• Exercise
Output the data that follows exactly, line for line.

• Data block
= = = =

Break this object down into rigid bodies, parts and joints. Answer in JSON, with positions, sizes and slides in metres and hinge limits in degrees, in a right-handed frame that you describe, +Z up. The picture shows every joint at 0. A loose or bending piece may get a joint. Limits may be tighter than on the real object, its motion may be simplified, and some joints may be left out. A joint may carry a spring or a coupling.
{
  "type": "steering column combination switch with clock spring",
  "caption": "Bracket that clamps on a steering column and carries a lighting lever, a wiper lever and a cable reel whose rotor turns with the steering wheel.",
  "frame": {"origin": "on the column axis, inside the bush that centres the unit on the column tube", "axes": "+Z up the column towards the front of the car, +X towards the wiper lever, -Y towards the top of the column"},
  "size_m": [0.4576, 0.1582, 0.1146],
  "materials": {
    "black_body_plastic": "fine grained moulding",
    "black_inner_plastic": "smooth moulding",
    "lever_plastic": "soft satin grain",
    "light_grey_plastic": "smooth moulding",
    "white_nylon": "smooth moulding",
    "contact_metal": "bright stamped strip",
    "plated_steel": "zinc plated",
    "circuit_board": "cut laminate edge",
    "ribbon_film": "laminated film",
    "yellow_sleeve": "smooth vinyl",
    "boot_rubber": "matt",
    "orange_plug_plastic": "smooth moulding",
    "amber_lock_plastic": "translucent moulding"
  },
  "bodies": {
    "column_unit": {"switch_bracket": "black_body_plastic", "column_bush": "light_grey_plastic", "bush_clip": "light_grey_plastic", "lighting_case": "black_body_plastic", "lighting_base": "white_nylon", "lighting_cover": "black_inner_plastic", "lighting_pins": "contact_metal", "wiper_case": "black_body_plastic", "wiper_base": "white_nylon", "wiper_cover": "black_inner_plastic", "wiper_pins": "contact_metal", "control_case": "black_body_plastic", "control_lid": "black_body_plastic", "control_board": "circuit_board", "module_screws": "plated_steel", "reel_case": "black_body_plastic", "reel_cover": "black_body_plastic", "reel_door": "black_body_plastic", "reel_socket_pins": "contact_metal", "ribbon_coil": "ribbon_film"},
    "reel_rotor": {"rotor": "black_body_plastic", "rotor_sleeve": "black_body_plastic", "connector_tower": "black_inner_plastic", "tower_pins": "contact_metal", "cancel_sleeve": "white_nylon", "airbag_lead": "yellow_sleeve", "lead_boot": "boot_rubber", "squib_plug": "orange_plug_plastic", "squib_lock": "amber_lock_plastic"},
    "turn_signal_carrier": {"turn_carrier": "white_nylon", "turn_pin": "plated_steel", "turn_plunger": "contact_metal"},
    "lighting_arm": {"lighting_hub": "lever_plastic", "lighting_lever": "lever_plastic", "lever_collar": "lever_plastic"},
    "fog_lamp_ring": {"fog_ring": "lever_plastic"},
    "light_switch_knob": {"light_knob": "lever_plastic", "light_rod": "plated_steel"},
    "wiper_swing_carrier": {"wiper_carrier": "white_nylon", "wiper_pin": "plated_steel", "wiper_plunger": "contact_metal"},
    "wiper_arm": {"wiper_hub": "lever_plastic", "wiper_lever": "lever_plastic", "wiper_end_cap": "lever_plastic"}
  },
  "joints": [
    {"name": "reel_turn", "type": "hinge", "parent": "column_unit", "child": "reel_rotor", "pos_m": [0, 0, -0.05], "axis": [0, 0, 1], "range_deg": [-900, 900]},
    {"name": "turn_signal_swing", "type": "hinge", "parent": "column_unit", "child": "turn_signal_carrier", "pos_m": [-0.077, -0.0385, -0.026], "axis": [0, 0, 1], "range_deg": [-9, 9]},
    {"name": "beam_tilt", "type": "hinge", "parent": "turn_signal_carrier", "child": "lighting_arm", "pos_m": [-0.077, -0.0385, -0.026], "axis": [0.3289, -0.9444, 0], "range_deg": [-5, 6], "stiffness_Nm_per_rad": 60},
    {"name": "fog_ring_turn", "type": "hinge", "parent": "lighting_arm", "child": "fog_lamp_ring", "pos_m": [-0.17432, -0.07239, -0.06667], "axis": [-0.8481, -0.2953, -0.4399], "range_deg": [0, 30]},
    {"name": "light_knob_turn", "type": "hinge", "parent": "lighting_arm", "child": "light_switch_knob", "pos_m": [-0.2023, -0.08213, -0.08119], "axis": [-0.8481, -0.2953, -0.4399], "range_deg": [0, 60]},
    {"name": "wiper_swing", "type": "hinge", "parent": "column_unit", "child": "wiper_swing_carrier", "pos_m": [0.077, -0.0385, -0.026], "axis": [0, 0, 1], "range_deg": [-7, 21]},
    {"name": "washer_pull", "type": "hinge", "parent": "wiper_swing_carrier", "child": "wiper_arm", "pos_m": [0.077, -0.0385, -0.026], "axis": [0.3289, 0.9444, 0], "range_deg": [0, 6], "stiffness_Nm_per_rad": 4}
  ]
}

= = = =

• Result for this exercise
Break this object down into rigid bodies, parts and joints. Answer in JSON, with positions, sizes and slides in metres and hinge limits in degrees, in a right-handed frame that you describe, +Z up. The picture shows every joint at 0. A loose or bending piece may get a joint. Limits may be tighter than on the real object, its motion may be simplified, and some joints may be left out. A joint may carry a spring or a coupling.
{
  "type": "steering column combination switch with clock spring",
  "caption": "Bracket that clamps on a steering column and carries a lighting lever, a wiper lever and a cable reel whose rotor turns with the steering wheel.",
  "frame": {"origin": "on the column axis, inside the bush that centres the unit on the column tube", "axes": "+Z up the column towards the front of the car, +X towards the wiper lever, -Y towards the top of the column"},
  "size_m": [0.4576, 0.1582, 0.1146],
  "materials": {
    "black_body_plastic": "fine grained moulding",
    "black_inner_plastic": "smooth moulding",
    "lever_plastic": "soft satin grain",
    "light_grey_plastic": "smooth moulding",
    "white_nylon": "smooth moulding",
    "contact_metal": "bright stamped strip",
    "plated_steel": "zinc plated",
    "circuit_board": "cut laminate edge",
    "ribbon_film": "laminated film",
    "yellow_sleeve": "smooth vinyl",
    "boot_rubber": "matt",
    "orange_plug_plastic": "smooth moulding",
    "amber_lock_plastic": "translucent moulding"
  },
  "bodies": {
    "column_unit": {"switch_bracket": "black_body_plastic", "column_bush": "light_grey_plastic", "bush_clip": "light_grey_plastic", "lighting_case": "black_body_plastic", "lighting_base": "white_nylon", "lighting_cover": "black_inner_plastic", "lighting_pins": "contact_metal", "wiper_case": "black_body_plastic", "wiper_base": "white_nylon", "wiper_cover": "black_inner_plastic", "wiper_pins": "contact_metal", "control_case": "black_body_plastic", "control_lid": "black_body_plastic", "control_board": "circuit_board", "module_screws": "plated_steel", "reel_case": "black_body_plastic", "reel_cover": "black_body_plastic", "reel_door": "black_body_plastic", "reel_socket_pins": "contact_metal", "ribbon_coil": "ribbon_film"},
    "reel_rotor": {"rotor": "black_body_plastic", "rotor_sleeve": "black_body_plastic", "connector_tower": "black_inner_plastic", "tower_pins": "contact_metal", "cancel_sleeve": "white_nylon", "airbag_lead": "yellow_sleeve", "lead_boot": "boot_rubber", "squib_plug": "orange_plug_plastic", "squib_lock": "amber_lock_plastic"},
    "turn_signal_carrier": {"turn_carrier": "white_nylon", "turn_pin": "plated_steel", "turn_plunger": "contact_metal"},
    "lighting_arm": {"lighting_hub": "lever_plastic", "lighting_lever": "lever_plastic", "lever_collar": "lever_plastic"},
    "fog_lamp_ring": {"fog_ring": "lever_plastic"},
    "light_switch_knob": {"light_knob": "lever_plastic", "light_rod": "plated_steel"},
    "wiper_swing_carrier": {"wiper_carrier": "white_nylon", "wiper_pin": "plated_steel", "wiper_plunger": "contact_metal"},
    "wiper_arm": {"wiper_hub": "lever_plastic", "wiper_lever": "lever_plastic", "wiper_end_cap": "lever_plastic"}
  },
  "joints": [
    {"name": "reel_turn", "type": "hinge", "parent": "column_unit", "child": "reel_rotor", "pos_m": [0, 0, -0.05], "axis": [0, 0, 1], "range_deg": [-900, 900]},
    {"name": "turn_signal_swing", "type": "hinge", "parent": "column_unit", "child": "turn_signal_carrier", "pos_m": [-0.077, -0.0385, -0.026], "axis": [0, 0, 1], "range_deg": [-9, 9]},
    {"name": "beam_tilt", "type": "hinge", "parent": "turn_signal_carrier", "child": "lighting_arm", "pos_m": [-0.077, -0.0385, -0.026], "axis": [0.3289, -0.9444, 0], "range_deg": [-5, 6], "stiffness_Nm_per_rad": 60},
    {"name": "fog_ring_turn", "type": "hinge", "parent": "lighting_arm", "child": "fog_lamp_ring", "pos_m": [-0.17432, -0.07239, -0.06667], "axis": [-0.8481, -0.2953, -0.4399], "range_deg": [0, 30]},
    {"name": "light_knob_turn", "type": "hinge", "parent": "lighting_arm", "child": "light_switch_knob", "pos_m": [-0.2023, -0.08213, -0.08119], "axis": [-0.8481, -0.2953, -0.4399], "range_deg": [0, 60]},
    {"name": "wiper_swing", "type": "hinge", "parent": "column_unit", "child": "wiper_swing_carrier", "pos_m": [0.077, -0.0385, -0.026], "axis": [0, 0, 1], "range_deg": [-7, 21]},
    {"name": "washer_pull", "type": "hinge", "parent": "wiper_swing_carrier", "child": "wiper_arm", "pos_m": [0.077, -0.0385, -0.026], "axis": [0.3289, 0.9444, 0], "range_deg": [0, 6], "stiffness_Nm_per_rad": 4}
  ]
}